Directions:
Begin at the line containing "points = [vertex.co" and stop at the line containing "if empty is"; copy those lines exactly, ends included, and nothing else.

Dataset extract:
^^^^

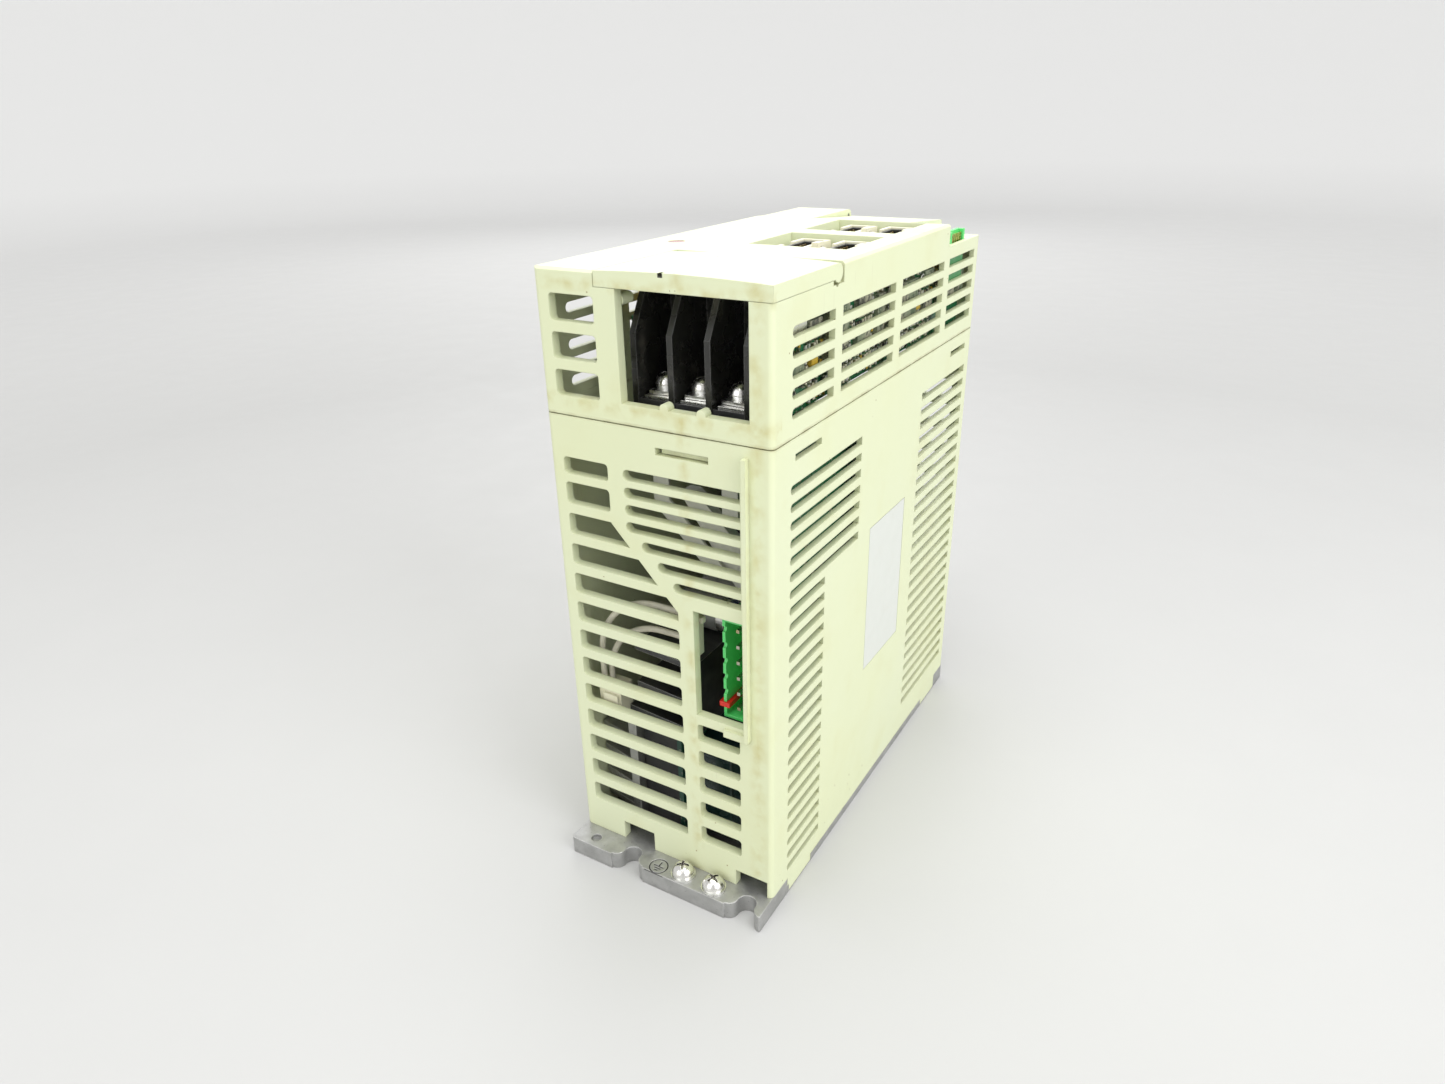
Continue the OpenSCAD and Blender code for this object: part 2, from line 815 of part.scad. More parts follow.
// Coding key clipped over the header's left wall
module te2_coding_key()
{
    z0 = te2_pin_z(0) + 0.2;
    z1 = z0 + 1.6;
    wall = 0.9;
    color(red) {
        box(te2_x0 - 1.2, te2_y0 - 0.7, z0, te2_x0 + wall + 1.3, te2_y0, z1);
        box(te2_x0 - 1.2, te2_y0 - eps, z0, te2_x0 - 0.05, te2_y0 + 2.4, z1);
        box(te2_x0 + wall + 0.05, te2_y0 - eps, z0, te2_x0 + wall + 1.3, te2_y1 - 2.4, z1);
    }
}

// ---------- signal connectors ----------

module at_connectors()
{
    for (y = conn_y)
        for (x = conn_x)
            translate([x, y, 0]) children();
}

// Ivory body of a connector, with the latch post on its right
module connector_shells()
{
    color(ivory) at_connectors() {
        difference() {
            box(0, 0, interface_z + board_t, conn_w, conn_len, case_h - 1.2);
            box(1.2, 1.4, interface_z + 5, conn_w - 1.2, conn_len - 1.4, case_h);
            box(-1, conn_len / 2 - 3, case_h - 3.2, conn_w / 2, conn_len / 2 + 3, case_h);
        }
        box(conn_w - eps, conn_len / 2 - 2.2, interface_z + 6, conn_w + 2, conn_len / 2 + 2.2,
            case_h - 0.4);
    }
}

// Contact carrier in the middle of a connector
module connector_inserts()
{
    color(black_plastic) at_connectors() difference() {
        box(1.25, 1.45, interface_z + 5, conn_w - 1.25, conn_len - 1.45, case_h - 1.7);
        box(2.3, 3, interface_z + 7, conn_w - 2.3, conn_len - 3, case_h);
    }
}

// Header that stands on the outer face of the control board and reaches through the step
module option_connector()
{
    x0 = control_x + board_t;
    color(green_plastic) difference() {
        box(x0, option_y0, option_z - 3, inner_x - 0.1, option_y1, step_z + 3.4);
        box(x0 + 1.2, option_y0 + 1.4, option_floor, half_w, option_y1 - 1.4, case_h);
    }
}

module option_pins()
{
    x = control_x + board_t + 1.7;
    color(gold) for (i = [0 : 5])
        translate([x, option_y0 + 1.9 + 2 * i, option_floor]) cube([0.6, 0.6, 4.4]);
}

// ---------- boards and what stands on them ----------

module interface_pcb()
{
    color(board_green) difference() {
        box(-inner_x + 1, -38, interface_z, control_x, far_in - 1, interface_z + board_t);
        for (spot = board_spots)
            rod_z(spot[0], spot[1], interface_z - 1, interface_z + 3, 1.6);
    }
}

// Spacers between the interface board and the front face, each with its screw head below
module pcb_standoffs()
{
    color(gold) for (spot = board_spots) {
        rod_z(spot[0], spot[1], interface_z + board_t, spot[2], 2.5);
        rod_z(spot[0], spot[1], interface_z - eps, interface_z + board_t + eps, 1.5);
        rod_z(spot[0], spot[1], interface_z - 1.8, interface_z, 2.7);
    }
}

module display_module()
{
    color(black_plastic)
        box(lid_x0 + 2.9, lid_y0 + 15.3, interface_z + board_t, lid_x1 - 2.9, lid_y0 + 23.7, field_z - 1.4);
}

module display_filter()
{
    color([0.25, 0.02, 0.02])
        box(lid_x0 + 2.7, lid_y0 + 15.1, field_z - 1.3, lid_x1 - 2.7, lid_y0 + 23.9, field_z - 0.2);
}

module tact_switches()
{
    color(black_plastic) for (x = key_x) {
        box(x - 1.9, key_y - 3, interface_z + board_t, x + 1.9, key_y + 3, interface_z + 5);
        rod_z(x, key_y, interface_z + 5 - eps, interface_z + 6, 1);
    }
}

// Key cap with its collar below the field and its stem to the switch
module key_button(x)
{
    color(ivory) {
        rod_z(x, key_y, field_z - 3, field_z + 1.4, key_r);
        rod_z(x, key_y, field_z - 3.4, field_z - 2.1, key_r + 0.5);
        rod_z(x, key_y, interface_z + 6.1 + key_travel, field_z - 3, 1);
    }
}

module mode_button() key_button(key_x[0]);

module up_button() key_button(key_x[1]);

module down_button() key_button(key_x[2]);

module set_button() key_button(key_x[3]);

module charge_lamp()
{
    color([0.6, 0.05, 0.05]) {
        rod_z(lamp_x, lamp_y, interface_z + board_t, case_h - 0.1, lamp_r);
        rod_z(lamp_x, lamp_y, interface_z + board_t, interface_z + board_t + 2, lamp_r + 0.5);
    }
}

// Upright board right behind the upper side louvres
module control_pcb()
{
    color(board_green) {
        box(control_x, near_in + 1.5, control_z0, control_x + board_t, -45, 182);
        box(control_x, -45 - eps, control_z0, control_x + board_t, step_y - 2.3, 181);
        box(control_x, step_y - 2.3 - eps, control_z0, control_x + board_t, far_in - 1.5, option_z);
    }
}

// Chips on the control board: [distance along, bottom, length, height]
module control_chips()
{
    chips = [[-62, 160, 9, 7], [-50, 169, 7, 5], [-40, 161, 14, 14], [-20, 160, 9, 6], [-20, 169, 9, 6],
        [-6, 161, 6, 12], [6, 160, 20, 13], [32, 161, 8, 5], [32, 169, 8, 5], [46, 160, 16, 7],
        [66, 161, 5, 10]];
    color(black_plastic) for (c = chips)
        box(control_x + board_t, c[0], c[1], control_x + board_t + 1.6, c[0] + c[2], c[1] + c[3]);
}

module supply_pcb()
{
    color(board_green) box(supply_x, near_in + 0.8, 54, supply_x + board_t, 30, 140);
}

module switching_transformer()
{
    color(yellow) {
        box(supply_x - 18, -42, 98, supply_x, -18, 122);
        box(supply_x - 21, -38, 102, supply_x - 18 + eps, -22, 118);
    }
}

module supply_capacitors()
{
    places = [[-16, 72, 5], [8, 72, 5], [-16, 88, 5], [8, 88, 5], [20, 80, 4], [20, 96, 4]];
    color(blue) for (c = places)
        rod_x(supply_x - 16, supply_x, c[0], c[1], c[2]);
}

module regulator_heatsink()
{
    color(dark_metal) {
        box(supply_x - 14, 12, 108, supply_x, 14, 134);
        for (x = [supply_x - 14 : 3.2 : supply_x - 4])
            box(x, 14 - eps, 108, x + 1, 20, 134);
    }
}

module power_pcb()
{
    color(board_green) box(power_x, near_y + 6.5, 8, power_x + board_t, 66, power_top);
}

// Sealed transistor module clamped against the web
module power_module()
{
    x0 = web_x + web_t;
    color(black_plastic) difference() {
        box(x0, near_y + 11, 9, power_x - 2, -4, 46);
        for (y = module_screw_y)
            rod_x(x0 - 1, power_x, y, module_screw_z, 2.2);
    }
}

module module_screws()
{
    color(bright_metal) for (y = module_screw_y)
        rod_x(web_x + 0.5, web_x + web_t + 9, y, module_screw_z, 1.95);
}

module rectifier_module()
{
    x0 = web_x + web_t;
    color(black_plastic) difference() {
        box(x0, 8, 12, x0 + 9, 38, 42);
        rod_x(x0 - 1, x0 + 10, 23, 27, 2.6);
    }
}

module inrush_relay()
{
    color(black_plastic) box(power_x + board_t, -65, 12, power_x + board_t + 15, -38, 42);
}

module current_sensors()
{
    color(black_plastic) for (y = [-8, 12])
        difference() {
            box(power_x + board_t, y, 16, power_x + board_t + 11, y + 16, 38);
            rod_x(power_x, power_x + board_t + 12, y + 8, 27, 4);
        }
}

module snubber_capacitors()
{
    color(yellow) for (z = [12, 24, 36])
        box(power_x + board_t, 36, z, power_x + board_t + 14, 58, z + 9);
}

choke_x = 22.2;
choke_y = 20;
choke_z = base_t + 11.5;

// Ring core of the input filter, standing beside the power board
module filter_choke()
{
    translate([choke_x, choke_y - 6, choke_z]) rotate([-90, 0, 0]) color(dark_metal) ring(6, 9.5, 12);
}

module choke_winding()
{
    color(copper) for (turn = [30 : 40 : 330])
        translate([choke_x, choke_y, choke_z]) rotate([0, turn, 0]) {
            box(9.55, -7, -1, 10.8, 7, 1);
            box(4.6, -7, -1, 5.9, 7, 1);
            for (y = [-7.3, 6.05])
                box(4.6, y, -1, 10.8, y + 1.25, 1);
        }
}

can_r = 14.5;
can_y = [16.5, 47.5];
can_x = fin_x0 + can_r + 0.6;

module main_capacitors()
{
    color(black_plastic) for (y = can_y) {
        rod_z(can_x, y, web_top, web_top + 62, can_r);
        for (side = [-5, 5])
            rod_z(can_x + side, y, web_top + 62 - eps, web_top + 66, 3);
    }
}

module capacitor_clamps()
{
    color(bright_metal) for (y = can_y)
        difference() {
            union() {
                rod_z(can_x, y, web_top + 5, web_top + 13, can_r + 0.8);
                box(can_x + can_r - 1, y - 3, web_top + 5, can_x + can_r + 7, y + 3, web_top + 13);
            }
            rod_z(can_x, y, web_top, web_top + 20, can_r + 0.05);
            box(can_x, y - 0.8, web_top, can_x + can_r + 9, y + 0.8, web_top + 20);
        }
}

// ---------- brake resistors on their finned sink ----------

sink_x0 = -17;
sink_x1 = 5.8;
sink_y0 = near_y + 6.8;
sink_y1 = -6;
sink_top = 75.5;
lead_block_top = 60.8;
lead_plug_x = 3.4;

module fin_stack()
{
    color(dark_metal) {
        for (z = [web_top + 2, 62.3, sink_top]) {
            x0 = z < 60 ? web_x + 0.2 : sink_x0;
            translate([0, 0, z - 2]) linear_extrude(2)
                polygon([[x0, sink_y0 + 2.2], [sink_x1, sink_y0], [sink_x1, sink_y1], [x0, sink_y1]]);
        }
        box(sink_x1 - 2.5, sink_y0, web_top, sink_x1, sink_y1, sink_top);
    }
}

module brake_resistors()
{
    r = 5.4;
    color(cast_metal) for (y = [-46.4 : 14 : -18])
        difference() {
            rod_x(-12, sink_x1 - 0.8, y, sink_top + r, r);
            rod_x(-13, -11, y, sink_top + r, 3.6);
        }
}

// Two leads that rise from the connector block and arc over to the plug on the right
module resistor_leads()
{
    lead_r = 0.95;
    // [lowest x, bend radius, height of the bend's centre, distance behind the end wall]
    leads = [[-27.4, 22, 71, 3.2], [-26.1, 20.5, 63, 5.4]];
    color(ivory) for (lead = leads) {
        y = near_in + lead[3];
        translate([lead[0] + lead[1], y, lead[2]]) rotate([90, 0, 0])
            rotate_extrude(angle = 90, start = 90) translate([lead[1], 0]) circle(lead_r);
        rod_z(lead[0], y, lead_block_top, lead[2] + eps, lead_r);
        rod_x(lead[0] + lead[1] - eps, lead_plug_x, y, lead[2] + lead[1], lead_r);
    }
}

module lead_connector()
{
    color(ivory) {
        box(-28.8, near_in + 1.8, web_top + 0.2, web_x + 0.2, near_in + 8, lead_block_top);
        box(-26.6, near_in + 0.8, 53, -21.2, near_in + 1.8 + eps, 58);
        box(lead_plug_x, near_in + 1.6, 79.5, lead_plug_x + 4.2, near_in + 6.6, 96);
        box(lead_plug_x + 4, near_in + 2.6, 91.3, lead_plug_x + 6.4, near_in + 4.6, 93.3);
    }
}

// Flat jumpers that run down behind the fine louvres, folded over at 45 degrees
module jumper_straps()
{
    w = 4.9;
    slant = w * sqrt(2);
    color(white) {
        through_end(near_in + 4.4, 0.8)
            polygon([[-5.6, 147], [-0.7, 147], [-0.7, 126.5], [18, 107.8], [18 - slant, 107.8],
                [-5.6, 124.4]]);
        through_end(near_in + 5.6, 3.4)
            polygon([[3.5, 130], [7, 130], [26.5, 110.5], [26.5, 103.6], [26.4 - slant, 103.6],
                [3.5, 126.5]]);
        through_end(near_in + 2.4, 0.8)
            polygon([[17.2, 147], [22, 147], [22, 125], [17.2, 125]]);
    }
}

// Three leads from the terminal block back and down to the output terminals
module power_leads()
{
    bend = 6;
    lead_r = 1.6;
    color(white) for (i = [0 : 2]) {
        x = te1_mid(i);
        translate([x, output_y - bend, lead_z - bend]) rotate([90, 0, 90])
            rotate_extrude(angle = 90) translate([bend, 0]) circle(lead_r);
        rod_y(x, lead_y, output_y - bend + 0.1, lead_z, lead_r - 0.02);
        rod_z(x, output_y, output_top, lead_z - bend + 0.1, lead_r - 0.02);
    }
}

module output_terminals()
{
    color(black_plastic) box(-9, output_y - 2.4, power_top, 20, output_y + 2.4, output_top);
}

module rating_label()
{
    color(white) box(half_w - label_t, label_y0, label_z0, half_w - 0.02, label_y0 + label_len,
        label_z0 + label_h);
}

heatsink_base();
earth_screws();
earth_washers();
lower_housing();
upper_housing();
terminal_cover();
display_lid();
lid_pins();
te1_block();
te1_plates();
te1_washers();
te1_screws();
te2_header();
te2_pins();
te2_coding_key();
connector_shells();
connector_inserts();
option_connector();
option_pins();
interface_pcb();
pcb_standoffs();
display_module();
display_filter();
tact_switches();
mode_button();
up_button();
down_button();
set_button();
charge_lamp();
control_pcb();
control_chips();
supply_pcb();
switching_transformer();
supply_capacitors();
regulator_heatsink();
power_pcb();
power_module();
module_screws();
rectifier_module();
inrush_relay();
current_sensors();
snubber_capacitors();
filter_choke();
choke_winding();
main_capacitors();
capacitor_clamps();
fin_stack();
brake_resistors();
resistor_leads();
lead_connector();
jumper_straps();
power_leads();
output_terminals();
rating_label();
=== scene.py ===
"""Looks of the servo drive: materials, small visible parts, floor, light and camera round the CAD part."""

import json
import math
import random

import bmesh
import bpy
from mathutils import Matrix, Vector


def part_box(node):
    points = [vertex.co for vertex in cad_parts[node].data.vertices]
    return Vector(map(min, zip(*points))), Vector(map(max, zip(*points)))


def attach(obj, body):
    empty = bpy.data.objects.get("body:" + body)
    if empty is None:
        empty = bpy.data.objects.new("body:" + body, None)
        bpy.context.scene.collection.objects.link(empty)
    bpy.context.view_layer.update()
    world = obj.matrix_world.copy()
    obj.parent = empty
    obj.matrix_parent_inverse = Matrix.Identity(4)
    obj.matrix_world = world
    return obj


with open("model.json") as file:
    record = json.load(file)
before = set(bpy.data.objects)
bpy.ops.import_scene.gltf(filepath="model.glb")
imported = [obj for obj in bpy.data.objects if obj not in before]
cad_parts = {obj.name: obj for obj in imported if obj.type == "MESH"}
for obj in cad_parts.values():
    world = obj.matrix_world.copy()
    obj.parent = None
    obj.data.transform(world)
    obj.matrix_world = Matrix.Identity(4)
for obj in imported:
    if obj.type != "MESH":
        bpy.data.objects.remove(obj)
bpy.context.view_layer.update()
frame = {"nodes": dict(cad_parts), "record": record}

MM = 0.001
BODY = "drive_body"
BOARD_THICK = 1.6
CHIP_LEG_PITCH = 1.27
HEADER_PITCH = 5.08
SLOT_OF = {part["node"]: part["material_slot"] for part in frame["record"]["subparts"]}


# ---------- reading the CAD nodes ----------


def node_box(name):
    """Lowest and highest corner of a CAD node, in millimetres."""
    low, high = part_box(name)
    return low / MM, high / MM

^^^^

Solution to the problem:
    points = [vertex.co for vertex in cad_parts[node].data.vertices]
    return Vector(map(min, zip(*points))), Vector(map(max, zip(*points)))


def attach(obj, body):
    empty = bpy.data.objects.get("body:" + body)
    if empty is None:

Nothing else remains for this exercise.